> Available data:
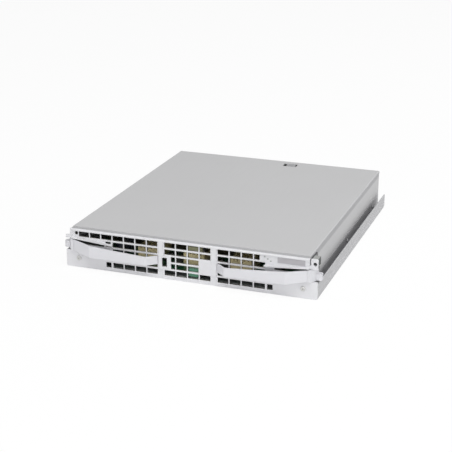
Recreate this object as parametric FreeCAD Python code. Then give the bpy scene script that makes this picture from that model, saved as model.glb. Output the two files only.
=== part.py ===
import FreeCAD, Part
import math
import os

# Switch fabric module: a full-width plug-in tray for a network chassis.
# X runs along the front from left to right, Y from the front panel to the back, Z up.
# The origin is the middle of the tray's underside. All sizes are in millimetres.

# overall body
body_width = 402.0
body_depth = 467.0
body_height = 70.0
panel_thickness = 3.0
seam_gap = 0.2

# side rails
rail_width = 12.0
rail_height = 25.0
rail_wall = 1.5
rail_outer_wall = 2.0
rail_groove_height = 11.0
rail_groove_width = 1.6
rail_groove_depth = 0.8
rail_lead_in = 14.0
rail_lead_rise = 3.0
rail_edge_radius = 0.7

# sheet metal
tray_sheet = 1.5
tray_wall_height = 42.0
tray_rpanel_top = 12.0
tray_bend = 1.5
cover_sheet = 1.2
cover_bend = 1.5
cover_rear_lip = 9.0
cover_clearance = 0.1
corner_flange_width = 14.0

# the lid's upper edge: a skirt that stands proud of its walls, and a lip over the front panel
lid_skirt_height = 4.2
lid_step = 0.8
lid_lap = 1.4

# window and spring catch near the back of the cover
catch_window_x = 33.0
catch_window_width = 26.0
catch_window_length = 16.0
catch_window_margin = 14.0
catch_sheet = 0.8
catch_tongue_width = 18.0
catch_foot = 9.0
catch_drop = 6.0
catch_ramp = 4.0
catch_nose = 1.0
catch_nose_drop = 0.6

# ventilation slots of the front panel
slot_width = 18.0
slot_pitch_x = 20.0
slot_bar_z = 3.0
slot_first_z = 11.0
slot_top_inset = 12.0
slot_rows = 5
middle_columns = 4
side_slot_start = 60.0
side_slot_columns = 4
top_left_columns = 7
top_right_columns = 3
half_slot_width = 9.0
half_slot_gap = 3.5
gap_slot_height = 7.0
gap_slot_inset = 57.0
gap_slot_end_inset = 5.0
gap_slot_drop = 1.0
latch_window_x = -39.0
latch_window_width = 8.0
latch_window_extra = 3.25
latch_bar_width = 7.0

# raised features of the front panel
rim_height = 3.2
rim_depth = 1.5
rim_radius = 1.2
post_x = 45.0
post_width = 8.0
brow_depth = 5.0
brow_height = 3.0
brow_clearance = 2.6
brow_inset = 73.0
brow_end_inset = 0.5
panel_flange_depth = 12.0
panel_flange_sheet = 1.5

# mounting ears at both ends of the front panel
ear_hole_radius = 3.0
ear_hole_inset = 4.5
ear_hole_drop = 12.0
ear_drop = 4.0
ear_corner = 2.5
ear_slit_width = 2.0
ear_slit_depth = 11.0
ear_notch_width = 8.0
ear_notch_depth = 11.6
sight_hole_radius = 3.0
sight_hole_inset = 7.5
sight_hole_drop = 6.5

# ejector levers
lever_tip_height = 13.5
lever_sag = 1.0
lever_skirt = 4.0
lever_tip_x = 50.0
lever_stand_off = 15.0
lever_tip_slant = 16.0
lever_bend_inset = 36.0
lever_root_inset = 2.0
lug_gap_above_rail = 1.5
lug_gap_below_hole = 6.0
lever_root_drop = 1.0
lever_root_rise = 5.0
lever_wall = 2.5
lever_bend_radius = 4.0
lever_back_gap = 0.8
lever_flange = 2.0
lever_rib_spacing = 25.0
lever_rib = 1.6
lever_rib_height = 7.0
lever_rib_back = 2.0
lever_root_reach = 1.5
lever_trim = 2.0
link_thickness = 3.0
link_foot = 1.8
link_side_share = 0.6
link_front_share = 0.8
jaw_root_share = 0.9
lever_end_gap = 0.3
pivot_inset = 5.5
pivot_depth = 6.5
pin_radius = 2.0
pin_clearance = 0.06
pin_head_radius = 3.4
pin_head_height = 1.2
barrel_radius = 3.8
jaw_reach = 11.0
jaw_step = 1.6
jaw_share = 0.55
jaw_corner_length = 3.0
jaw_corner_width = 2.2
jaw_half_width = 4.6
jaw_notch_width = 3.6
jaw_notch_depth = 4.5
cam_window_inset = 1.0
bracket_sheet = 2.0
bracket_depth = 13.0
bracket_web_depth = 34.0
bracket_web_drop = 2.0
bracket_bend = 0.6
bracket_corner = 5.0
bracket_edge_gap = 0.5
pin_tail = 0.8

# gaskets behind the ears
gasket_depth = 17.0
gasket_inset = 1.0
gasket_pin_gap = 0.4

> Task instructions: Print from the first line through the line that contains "seam_gap = 0.2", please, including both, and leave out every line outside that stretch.

> Correct output:
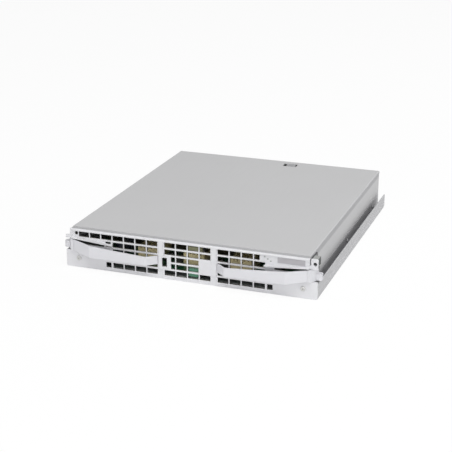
Recreate this object as parametric FreeCAD Python code. Then give the bpy scene script that makes this picture from that model, saved as model.glb. Output the two files only.
=== part.py ===
import FreeCAD, Part
import math
import os

# Switch fabric module: a full-width plug-in tray for a network chassis.
# X runs along the front from left to right, Y from the front panel to the back, Z up.
# The origin is the middle of the tray's underside. All sizes are in millimetres.

# overall body
body_width = 402.0
body_depth = 467.0
body_height = 70.0
panel_thickness = 3.0
seam_gap = 0.2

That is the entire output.